Suppose a researcher reported that 35% of U.S. citizens favor capital punishment, with a 5% margin of error. More than likely, that researcher did not speak with every one of the more than 250 million U.S. citizens. Instead, he or she spoke with a random sample of those citizens, say, 200 of them. Of those 200, 70 (35%) favor capital punishment. Unfortunately, the researcher is not interested in the opinions of just 200 citizens; rather, the opinions of the entire U.S. population are of interest. Therein lies the problem: from the opinions of only 200 people, how to describe the opinions of the 250 million U.S. citizens? Based on responses to the researcher's questions, it is known that 35% of the sample supports the death penalty, but what are the chances that the sample was perfectly representative of the population and that exactly 35% of the sample supports the death penalty as well? The chances are not good. What if, even though the sample was completely random, it happened by the luck of the draw that the sample was composed of a lot of conservatives? That would be an example of sampling error. In that case, even though the true percentage of the U.S. population supporting capital punishment might be only 20%, the sample is biased toward conservatives, showing 35%. The margin of error, or confidence interval, helps control for sampling error. The 5% margin of error indicates that, though 35% of the sample supports capital punishment, the true percentage for support in the U.S. population is around 35% and somewhere between 30 and 40%. This confidence interval is associated with a confidence level, which is usually expressed as a percentage, such as 95 or 99%. If, in this example, the researcher's 5% confidence interval corresponds to the 95% confidence level, that means that if an infinite number of random samples was taken, only 5% of the time would the true population parameter fail to be captured within the confidence intervals. Though the population parameter is fixed, the confidence intervals fluctuate randomly around the population parameter across repeated samples.

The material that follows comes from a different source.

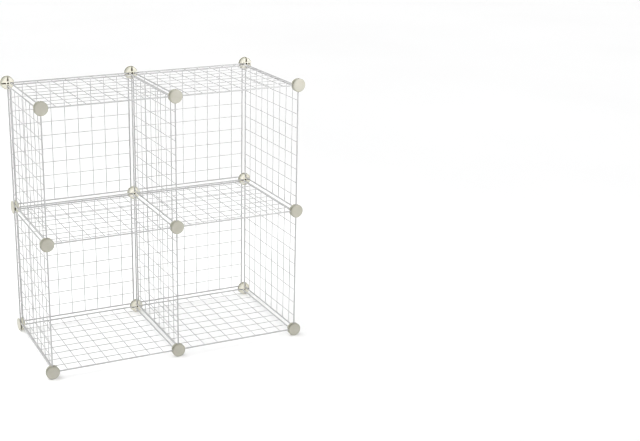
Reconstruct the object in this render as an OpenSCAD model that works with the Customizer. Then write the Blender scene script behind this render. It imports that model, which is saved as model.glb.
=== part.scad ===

Reporting of a confidence interval typically includes the point estimate, the interval, and the chosen confidence level. The confidence level is the percentage of samples that, taken repeatedly, would contain the point estimate—typically either 95 or 99%. For example, a 95% confidence level would have, in the long run, 95 out of 100 samples with a point estimate that falls within the confidence interval. The most common point estimates are means, proportions, and sample differences; but other statistics, such as medians and regression coefficients, can have confidence intervals too.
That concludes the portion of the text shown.